(Aim of the exercise):
Set down exactly the lines of the listing below, please, beginning with the first and ending with the line that holds "const LEG_ANGLES = [17, 137, 257];".

(Supplied data):
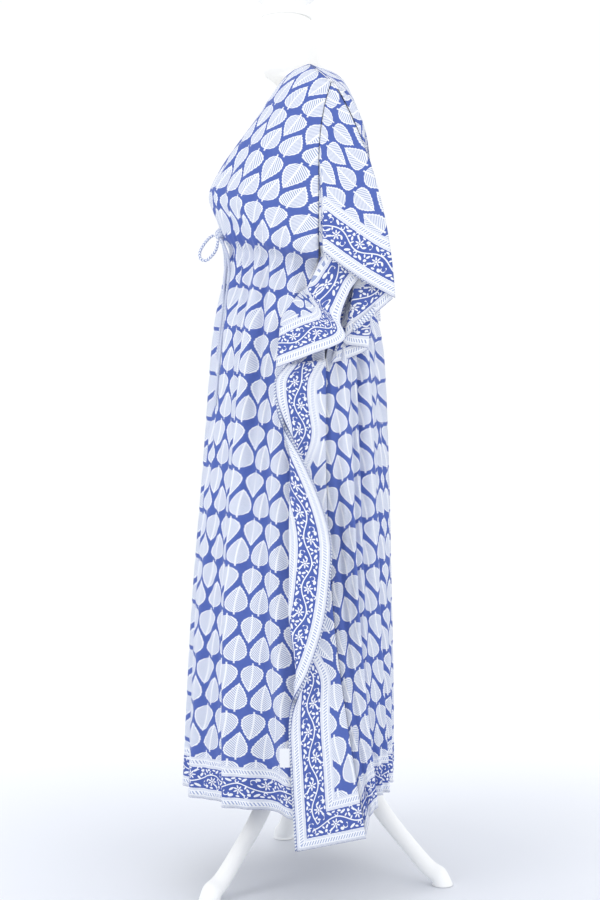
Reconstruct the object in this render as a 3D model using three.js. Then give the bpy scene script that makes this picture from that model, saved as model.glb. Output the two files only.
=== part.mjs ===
// A rectangular printed cotton kaftan with a V neck and a drawstring under the bust,
// on a limbless dress form with a turned cap, a pole and three curved legs.
// Millimetres, +Z up, the floor at z = 0, the wearer's front towards -Y and left side towards +X.
import * as THREE from 'three';

// Driving dimensions
const CLOTH_WALL = 1.6;          // thickness of every cloth wall
const GATHERS_PER_HALF = 7;      // gathers of the drawstring between centre and side
const FOLDS_PER_HALF = 3.5;      // hanging folds of the skirt between centre and side
const COLUMNS_PER_HALF = 28;     // columns of a panel between centre and side
const FOLD_PHASE = 1;             // angle by which the hanging folds start off the centre line
const SECTION_POWER = 0.85;      // below 1 makes a section squarer than an ellipse
const STRIP_COLUMNS = 6;         // columns across a wing or flap
const LAYER_OFFSET = 3.5;        // half the distance between two cloth layers that lie together
const TAPE_WALL = 1;             // thickness of the tape along a panel's edge
const TAPE_OFFSET = 0.9;         // from the middle of two layers to the middle of a tape between them
const TAPE_GAP = 1.9;            // from a single layer's middle to its tape's middle
const TAPE_OVERHANG = 0.06;      // how far it shows past the edge, as a share of that column
const CORD_RADIUS = 2.5;
const SEAM_ALLOWANCE = 5.8;      // from the side seam out to the middle of a flap's two layers
const POLE_RADIUS = 14;
const LEG_ANGLES = [17, 137, 257];

// Tables. v is the distance down the cloth from the shoulder fold, in metres.
// fall says how late along the row the height changes from the centre's to the side's.
const FRONT_ROWS = [
  { v: 0.00, cx: 78, cy: -8, cz: 1392, sx: 160, sy: 30, sz: 1345, fall: 1.3, gather: 0, fold: 0 },
  { v: 0.025, cx: 68.8, cy: -38, cz: 1380.8, sx: 165.5, sy: 23.5, sz: 1322, fall: 1.3, gather: 0, fold: 0 },
  { v: 0.05, cx: 64, cy: -62, cz: 1354, sx: 170, sy: 18, sz: 1300, fall: 1.3, gather: 0, fold: 0 },
  { v: 0.10, cx: 50, cy: -92, cz: 1312, sx: 178, sy: 11, sz: 1252, fall: 1.3, gather: 0, fold: 1 },
  { v: 0.15, cx: 31, cy: -123, cz: 1274, sx: 183, sy: 9, sz: 1205, fall: 1.3, gather: 1, fold: 2 },
  { v: 0.20, cx: 0, cy: -160, cz: 1226, sx: 186, sy: 9, sz: 1152, fall: 1.3, gather: 2, fold: 2 },
  { v: 0.25, cx: 0, cy: -176, cz: 1182, sx: 187, sy: 9, sz: 1108, fall: 1.3, gather: 3, fold: 2 },
  { v: 0.29, cx: 0, cy: -160, cz: 1142, sx: 186, sy: 9, sz: 1074, fall: 1.3, gather: 4, fold: 1 },
  { v: 0.315, cx: 0, cy: -149, cz: 1114, sx: 180, sy: 9, sz: 1056, fall: 1.2, gather: 4, fold: 0 },
  { v: 0.33, cx: 0, cy: -138, cz: 1092, sx: 150, sy: 9, sz: 1049, fall: 1.2, gather: 3, fold: 0 },
  { v: 0.35, cx: 0, cy: -139, cz: 1070, sx: 151, sy: 11, sz: 1030, fall: 1.3, gather: 5, fold: 0 },
  { v: 0.40, cx: 0, cy: -147, cz: 1022, sx: 159, sy: 15, sz: 985, fall: 1.5, gather: 6, fold: 2 },
  { v: 0.50, cx: 0, cy: -156, cz: 930, sx: 170, sy: 20, sz: 888, fall: 2, gather: 5, fold: 5 },
  { v: 0.72, cx: 0, cy: -172, cz: 712, sx: 186, sy: 21, sz: 678, fall: 3, gather: 2.5, fold: 9 },
  { v: 0.94, cx: 0, cy: -188, cz: 492, sx: 196, sy: 33, sz: 464, fall: 4, gather: 1.5, fold: 11 },
  { v: 1.12, cx: 0, cy: -197, cz: 312, sx: 199, sy: 56, sz: 286, fall: 5, gather: 1, fold: 12 },
  { v: 1.28, cx: 0, cy: -204, cz: 154, sx: 190, sy: 84, sz: 114, fall: 6, gather: 1, fold: 13 },
];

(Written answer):
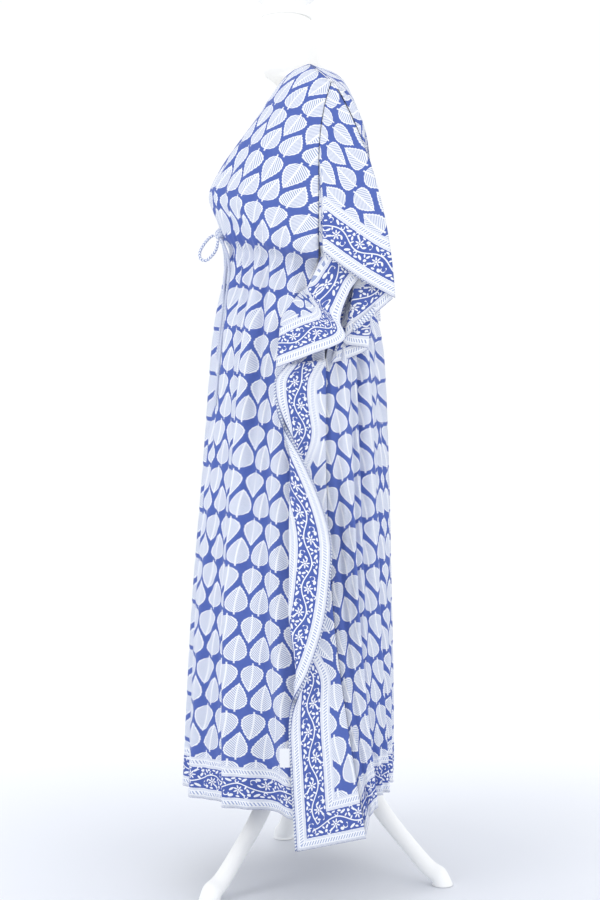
Reconstruct the object in this render as a 3D model using three.js. Then give the bpy scene script that makes this picture from that model, saved as model.glb. Output the two files only.
=== part.mjs ===
// A rectangular printed cotton kaftan with a V neck and a drawstring under the bust,
// on a limbless dress form with a turned cap, a pole and three curved legs.
// Millimetres, +Z up, the floor at z = 0, the wearer's front towards -Y and left side towards +X.
import * as THREE from 'three';

// Driving dimensions
const CLOTH_WALL = 1.6;          // thickness of every cloth wall
const GATHERS_PER_HALF = 7;      // gathers of the drawstring between centre and side
const FOLDS_PER_HALF = 3.5;      // hanging folds of the skirt between centre and side
const COLUMNS_PER_HALF = 28;     // columns of a panel between centre and side
const FOLD_PHASE = 1;             // angle by which the hanging folds start off the centre line
const SECTION_POWER = 0.85;      // below 1 makes a section squarer than an ellipse
const STRIP_COLUMNS = 6;         // columns across a wing or flap
const LAYER_OFFSET = 3.5;        // half the distance between two cloth layers that lie together
const TAPE_WALL = 1;             // thickness of the tape along a panel's edge
const TAPE_OFFSET = 0.9;         // from the middle of two layers to the middle of a tape between them
const TAPE_GAP = 1.9;            // from a single layer's middle to its tape's middle
const TAPE_OVERHANG = 0.06;      // how far it shows past the edge, as a share of that column
const CORD_RADIUS = 2.5;
const SEAM_ALLOWANCE = 5.8;      // from the side seam out to the middle of a flap's two layers
const POLE_RADIUS = 14;
const LEG_ANGLES = [17, 137, 257];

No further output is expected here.